Ömer Muhtar'ın son yüzyıllarda İslam dünyasını ve Batı'yı çok etkileyen bir kahraman olduğunu dile getiren Başbakan Yardımcısı Arınç, "70 yaşında, İtalyanlar'ın işgalinde en büyük direnç oydu. Ömer Muhtar'ın hayatında 3 önemli özellik vardı, bunlar; inancından hiçbir şartta taviz vermeyen, İslamiyet'i ciddi şekilde yaşayan, Batıların sunduğu hiç bir makam mevki teklifini kabul etmeyen, gelecek nesillere en büyük güven duymuş, savaş şartlarında bile öğrencilerin yetiştirilmesinin Libya'nın geleceğinin hazırlanmasını arzu eden yapıdaydı" dedi.

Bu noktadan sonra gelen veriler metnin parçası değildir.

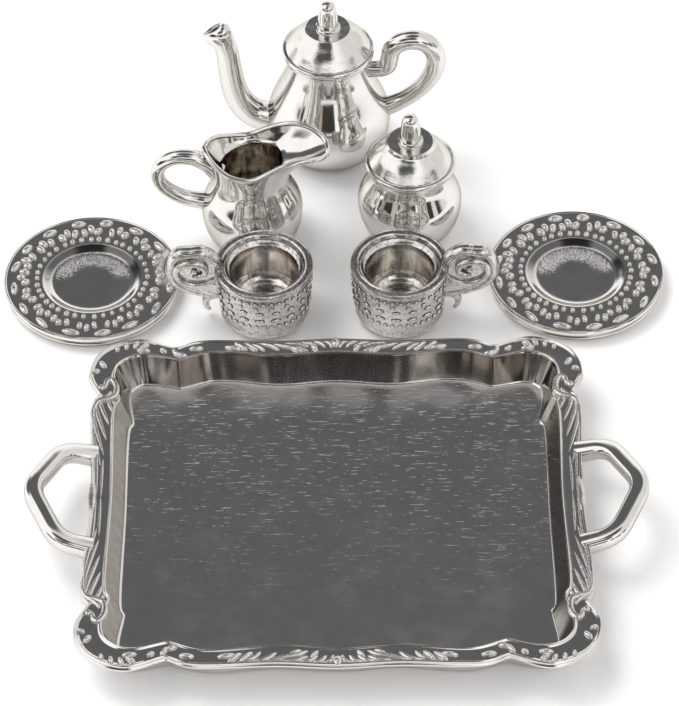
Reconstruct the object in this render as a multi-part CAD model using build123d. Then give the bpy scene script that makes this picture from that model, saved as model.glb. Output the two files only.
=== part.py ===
"""Doll's-house tea service: a tray, a teapot, a creamer, a sugar bowl, two cups and two saucers.

Sizes are in millimetres. +Z is up, +X is to the right and +Y is away from the tray's front.
The origin is the centre of the tray's underside, and every piece stands on the plane z = 0.
"""
import os
from math import cos, pi, sin

from build123d import *

# ---- whole set
wall = 0.7                  # cast wall of the pots
pot_floor = 0.9             # thickness of the pots' bottoms
lid_play = 0.12             # gap round a lid's spigot, on the radius
sink = 0.5                  # how far a soldered piece is started inside the one it joins

# ---- tray
tray_length = 51.4          # over the corner lobes, without the handles
tray_width = 44.4
tray_height = 4.2
tray_floor = 0.8
tray_wall = 0.9
rim_width = 2.25
rim_edge = 0.9              # thickness of the overhanging rim
wall_draft = 1.0            # how far the inner wall leans in from rim to floor
end_waist = 0.95            # how far a short side draws in between its lobes
grip_reach = 6.3            # how far a tray handle stands out from the rim
grip_rise = 2.2             # and how far it climbs on the way
grip_span = 12.3            # between the two ends of a tray handle
grip_tube = 2.0             # diameter
grip_bends = [1.3, 2.6, 1.3]   # radii of its three corners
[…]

Ömer Muhtar'ın hayatını anlatan filmin en etkileyici sahnesinin de eğitime verdiği önemle ilgili olduğunu ifade eden Arınç, "İdam edildiği zaman gözündeki gözlüğün yere düşmesi ve bir çocuğun gözlüğü almasıdır" derken duygulu anlar yaşadı.
Arınç, "Libya'da belki adetten değildir ancak Türk milletinin karakterinde var, böyle büyük bir kahramanın böyle büyük bir evladının eli mutlaka öpülmelidir. Tercüme ederseniz, ben elini öpmeye razıyım" diyerek Ömer Muhtar'ın 90 yaşındaki oğlunun elini öptü. Tekerlekli sandalyedeki El Muhtar da Arınç'ın elini öptü.
Başbakan Yardımcısı Arınç, Konya Büyükşehir Belediyesi'nin hazırladığı fahri hemşehrilik beratını Muhammet Ömer El Muhtar'a takdim etti.